■ **Exercise details**
Quote verbatim everything from the line containing "make_heel(stack, rubber)" down to the line containing "obj.matrix_world = Matrix.Identity(4)", with both of those lines included and no others.

_ _ _ _

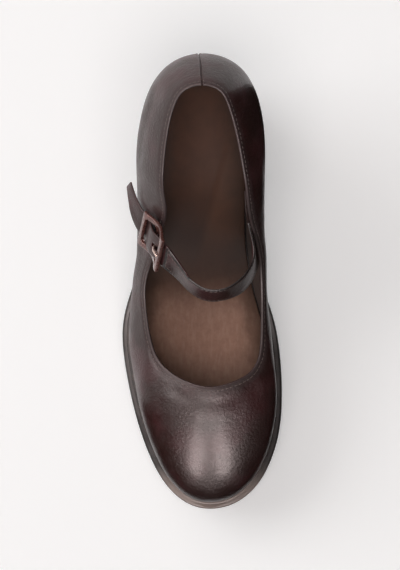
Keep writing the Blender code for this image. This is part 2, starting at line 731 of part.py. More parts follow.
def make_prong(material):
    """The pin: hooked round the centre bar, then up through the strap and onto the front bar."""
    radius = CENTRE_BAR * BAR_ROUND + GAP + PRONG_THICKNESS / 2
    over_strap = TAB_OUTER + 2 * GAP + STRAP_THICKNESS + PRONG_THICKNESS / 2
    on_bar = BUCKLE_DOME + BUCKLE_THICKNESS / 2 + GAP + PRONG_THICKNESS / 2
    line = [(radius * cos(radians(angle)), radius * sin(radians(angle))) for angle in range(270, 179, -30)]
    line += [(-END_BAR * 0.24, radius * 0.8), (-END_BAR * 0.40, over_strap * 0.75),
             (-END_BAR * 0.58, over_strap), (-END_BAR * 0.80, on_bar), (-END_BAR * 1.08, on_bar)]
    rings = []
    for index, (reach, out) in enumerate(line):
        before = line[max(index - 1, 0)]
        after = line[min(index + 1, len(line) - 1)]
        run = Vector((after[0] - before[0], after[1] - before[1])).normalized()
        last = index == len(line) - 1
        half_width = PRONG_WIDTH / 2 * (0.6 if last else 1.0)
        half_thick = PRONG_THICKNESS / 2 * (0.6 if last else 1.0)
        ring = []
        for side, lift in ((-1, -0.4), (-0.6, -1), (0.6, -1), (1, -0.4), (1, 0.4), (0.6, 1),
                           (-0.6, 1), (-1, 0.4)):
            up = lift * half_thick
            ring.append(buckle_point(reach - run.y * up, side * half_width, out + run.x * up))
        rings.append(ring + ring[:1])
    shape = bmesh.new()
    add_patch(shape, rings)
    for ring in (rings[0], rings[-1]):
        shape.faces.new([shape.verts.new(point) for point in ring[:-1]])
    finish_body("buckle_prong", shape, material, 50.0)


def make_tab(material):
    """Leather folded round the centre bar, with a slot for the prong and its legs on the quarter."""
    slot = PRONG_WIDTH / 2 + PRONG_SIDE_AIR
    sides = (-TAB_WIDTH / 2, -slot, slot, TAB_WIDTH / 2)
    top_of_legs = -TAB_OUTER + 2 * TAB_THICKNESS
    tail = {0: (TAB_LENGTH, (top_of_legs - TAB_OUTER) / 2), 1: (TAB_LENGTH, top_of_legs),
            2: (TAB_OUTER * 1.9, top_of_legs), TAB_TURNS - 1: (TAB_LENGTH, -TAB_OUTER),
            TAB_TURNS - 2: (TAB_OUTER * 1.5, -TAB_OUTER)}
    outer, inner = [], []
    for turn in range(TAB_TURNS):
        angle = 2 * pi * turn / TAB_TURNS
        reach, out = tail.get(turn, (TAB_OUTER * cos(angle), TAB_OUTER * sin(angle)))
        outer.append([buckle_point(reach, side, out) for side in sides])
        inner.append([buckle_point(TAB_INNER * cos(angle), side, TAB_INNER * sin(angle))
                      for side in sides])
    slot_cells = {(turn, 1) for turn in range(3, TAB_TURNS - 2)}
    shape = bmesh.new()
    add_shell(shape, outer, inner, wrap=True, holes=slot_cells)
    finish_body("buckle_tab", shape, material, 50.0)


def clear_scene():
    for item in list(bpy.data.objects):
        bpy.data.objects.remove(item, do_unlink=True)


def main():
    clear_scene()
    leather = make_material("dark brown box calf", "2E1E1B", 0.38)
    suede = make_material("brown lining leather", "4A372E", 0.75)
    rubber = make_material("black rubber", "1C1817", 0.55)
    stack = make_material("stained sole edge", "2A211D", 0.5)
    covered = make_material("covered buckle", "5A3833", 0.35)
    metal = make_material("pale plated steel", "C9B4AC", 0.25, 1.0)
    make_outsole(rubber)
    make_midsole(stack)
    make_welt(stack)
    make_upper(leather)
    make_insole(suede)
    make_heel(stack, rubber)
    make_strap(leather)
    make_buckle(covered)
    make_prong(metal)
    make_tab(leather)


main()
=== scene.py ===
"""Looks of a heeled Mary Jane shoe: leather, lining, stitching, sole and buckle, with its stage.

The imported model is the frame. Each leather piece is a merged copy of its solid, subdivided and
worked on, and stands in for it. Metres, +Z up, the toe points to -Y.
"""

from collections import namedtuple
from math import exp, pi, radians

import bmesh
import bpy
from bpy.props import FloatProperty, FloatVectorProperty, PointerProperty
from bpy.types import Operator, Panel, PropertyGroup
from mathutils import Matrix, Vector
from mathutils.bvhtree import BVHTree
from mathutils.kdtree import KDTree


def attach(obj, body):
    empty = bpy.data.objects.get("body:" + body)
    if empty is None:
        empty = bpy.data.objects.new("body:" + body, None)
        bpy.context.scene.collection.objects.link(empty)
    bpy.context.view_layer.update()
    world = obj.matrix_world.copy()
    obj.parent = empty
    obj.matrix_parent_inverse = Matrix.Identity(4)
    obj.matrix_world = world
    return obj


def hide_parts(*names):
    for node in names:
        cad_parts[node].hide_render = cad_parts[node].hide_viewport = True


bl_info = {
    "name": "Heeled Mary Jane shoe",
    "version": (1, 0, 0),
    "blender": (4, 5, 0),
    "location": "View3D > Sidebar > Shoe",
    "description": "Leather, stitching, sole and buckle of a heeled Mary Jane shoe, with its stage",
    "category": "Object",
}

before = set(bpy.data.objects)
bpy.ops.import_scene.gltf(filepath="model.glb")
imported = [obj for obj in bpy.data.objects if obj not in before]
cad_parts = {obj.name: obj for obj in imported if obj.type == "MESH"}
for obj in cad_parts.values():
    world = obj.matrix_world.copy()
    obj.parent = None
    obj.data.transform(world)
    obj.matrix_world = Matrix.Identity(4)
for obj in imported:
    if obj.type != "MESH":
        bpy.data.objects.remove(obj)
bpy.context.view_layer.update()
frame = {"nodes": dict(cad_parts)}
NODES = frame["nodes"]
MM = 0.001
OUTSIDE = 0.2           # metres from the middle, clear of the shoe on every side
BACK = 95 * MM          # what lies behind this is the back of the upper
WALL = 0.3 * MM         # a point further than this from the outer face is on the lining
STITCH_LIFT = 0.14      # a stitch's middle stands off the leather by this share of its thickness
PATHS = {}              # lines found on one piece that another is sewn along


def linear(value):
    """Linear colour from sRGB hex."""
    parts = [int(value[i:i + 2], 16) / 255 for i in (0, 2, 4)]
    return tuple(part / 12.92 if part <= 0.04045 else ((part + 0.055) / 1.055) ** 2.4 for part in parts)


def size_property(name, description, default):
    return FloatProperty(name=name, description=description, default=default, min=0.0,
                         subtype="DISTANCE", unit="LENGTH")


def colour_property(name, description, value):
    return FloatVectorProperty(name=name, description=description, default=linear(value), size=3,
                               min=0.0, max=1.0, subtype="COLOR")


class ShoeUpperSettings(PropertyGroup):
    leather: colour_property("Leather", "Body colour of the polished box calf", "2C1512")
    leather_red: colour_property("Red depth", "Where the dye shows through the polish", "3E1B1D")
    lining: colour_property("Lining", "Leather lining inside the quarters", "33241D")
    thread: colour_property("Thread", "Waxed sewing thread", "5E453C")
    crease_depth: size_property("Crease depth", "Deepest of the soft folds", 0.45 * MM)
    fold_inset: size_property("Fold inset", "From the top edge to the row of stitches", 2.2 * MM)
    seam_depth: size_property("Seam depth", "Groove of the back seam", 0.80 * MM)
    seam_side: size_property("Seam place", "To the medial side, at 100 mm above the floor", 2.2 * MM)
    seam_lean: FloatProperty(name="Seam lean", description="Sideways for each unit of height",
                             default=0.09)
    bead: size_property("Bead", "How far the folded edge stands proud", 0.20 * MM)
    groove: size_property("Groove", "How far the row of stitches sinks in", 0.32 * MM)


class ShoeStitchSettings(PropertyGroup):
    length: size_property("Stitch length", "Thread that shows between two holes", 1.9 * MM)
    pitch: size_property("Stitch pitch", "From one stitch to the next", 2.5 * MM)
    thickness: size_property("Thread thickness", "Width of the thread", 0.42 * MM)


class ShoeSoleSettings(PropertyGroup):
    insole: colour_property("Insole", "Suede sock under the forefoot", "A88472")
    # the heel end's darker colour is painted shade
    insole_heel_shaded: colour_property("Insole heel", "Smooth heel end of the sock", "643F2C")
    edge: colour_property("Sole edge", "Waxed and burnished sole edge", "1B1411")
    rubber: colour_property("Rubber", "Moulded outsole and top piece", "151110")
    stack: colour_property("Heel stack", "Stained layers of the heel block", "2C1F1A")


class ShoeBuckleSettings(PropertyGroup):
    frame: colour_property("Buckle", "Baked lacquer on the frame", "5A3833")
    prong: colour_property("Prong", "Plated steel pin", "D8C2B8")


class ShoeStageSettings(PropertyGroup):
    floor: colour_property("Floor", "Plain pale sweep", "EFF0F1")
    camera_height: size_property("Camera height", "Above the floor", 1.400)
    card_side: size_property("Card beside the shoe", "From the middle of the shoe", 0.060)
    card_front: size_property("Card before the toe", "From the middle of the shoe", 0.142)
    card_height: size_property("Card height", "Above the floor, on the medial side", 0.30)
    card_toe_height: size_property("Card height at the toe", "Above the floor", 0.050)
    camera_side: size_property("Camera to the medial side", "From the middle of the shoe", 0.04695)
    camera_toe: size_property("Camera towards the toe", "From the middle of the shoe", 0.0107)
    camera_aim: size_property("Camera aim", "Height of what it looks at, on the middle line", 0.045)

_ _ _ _

■ **Reply to the task**
    make_heel(stack, rubber)
    make_strap(leather)
    make_buckle(covered)
    make_prong(metal)
    make_tab(leather)


main()
=== scene.py ===
"""Looks of a heeled Mary Jane shoe: leather, lining, stitching, sole and buckle, with its stage.

The imported model is the frame. Each leather piece is a merged copy of its solid, subdivided and
worked on, and stands in for it. Metres, +Z up, the toe points to -Y.
"""

from collections import namedtuple
from math import exp, pi, radians

import bmesh
import bpy
from bpy.props import FloatProperty, FloatVectorProperty, PointerProperty
from bpy.types import Operator, Panel, PropertyGroup
from mathutils import Matrix, Vector
from mathutils.bvhtree import BVHTree
from mathutils.kdtree import KDTree


def attach(obj, body):
    empty = bpy.data.objects.get("body:" + body)
    if empty is None:
        empty = bpy.data.objects.new("body:" + body, None)
        bpy.context.scene.collection.objects.link(empty)
    bpy.context.view_layer.update()
    world = obj.matrix_world.copy()
    obj.parent = empty
    obj.matrix_parent_inverse = Matrix.Identity(4)
    obj.matrix_world = world
    return obj


def hide_parts(*names):
    for node in names:
        cad_parts[node].hide_render = cad_parts[node].hide_viewport = True


bl_info = {
    "name": "Heeled Mary Jane shoe",
    "version": (1, 0, 0),
    "blender": (4, 5, 0),
    "location": "View3D > Sidebar > Shoe",
    "description": "Leather, stitching, sole and buckle of a heeled Mary Jane shoe, with its stage",
    "category": "Object",
}

before = set(bpy.data.objects)
bpy.ops.import_scene.gltf(filepath="model.glb")
imported = [obj for obj in bpy.data.objects if obj not in before]
cad_parts = {obj.name: obj for obj in imported if obj.type == "MESH"}
for obj in cad_parts.values():
    world = obj.matrix_world.copy()
    obj.parent = None
    obj.data.transform(world)
    obj.matrix_world = Matrix.Identity(4)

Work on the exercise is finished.